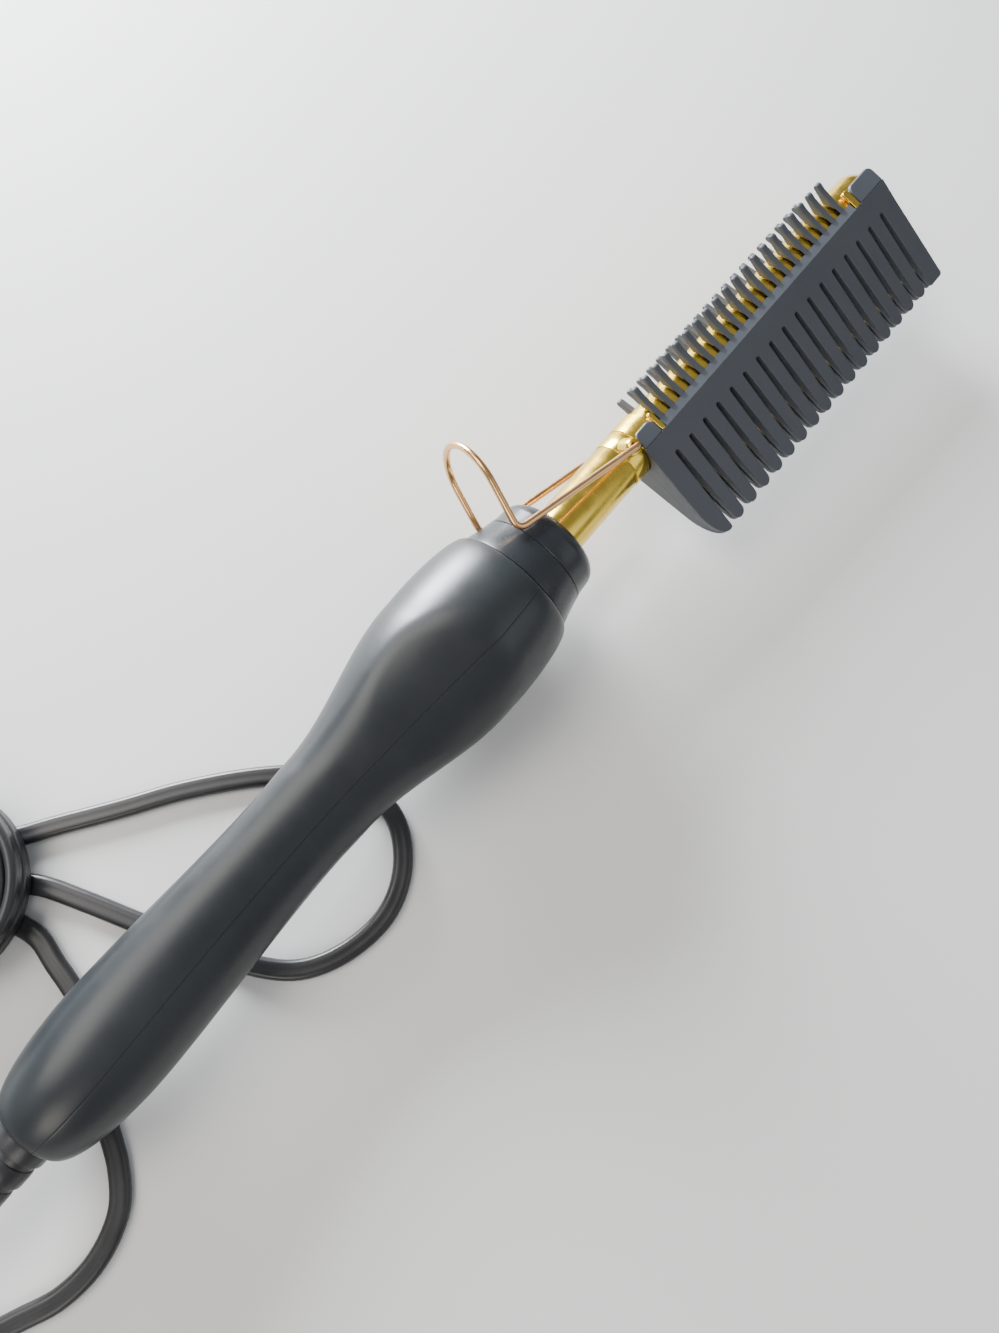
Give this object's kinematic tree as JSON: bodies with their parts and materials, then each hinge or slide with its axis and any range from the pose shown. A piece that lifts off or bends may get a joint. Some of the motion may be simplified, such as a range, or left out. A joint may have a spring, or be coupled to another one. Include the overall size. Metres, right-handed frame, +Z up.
{
  "type": "electric hot comb",
  "caption": "Electric hot comb with a brass comb between two finned guards, a two-shell handle, a folding wire stand and a flat lead with a plug.",
  "frame": {"origin": "on the surface it lies on, below the middle of the comb's outline without its lead", "axes": "+X along the barrel towards the comb's tip, +Y towards the comb's back, +Z up from the surface it lies on"},
  "size_m": [0.354, 0.1205, 0.0375],
  "materials": {
    "handle_plastic": "satin charcoal",
    "collar_plastic": "semi-gloss black",
    "guard_plastic": "matt dark grey",
    "brass": "polished",
    "copper_wire": "bright copper tone",
    "steel": "plain",
    "heat_ceramic": "unglazed",
    "insulation_film": "amber film",
    "sleeving": "woven",
    "cord_rubber": "satin black"
  },
  "bodies": {
    "comb": {"handle_back_shell": "handle_plastic", "handle_front_shell": "handle_plastic", "handle_screws": "steel", "nose_collar": "collar_plastic", "insulating_bush": "heat_ceramic", "retaining_washer": "steel", "barrel_tube": "brass", "stand_bracket": "brass", "comb_spine": "brass", "guard_right": "guard_plastic", "guard_left": "guard_plastic", "heater_core": "heat_ceramic", "heater_sleeve": "insulation_film", "thermal_cutout": "steel", "cord_cores": "cord_rubber", "heater_leads": "steel", "lead_sleeves": "sleeving", "crimp_joints": "steel", "cord_clamp": "handle_plastic", "clamp_screws": "steel", "strain_relief": "cord_rubber", "cord_lead": "cord_rubber", "cord_hank": "cord_rubber", "cord_loop": "cord_rubber", "cord_end": "cord_rubber", "cord_tie": "collar_plastic", "plug_body": "collar_plastic", "plug_pins": "steel"},
    "stand": {"wire_stand": "copper_wire"}
  },
  "joints": [
    {"name": "stand_hinge", "type": "hinge", "parent": "comb", "child": "stand", "pos_m": [0.05768, 0.00207, 0.01963], "axis": [0.0205, 0.4305, -0.9024], "range_deg": [0, 115]}
  ]
}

-=-=-

The request:
Show the lines of the data that hold the word "from".

Written answer:
Give this object's kinematic tree as JSON: bodies with their parts and materials, then each hinge or slide with its axis and any range from the pose shown. A piece that lifts off or bends may get a joint. Some of the motion may be simplified, such as a range, or left out. A joint may have a spring, or be coupled to another one. Include the overall size. Metres, right-handed frame, +Z up.
  "frame": {"origin": "on the surface it lies on, below the middle of the comb's outline without its lead", "axes": "+X along the barrel towards the comb's tip, +Y towards the comb's back, +Z up from the surface it lies on"},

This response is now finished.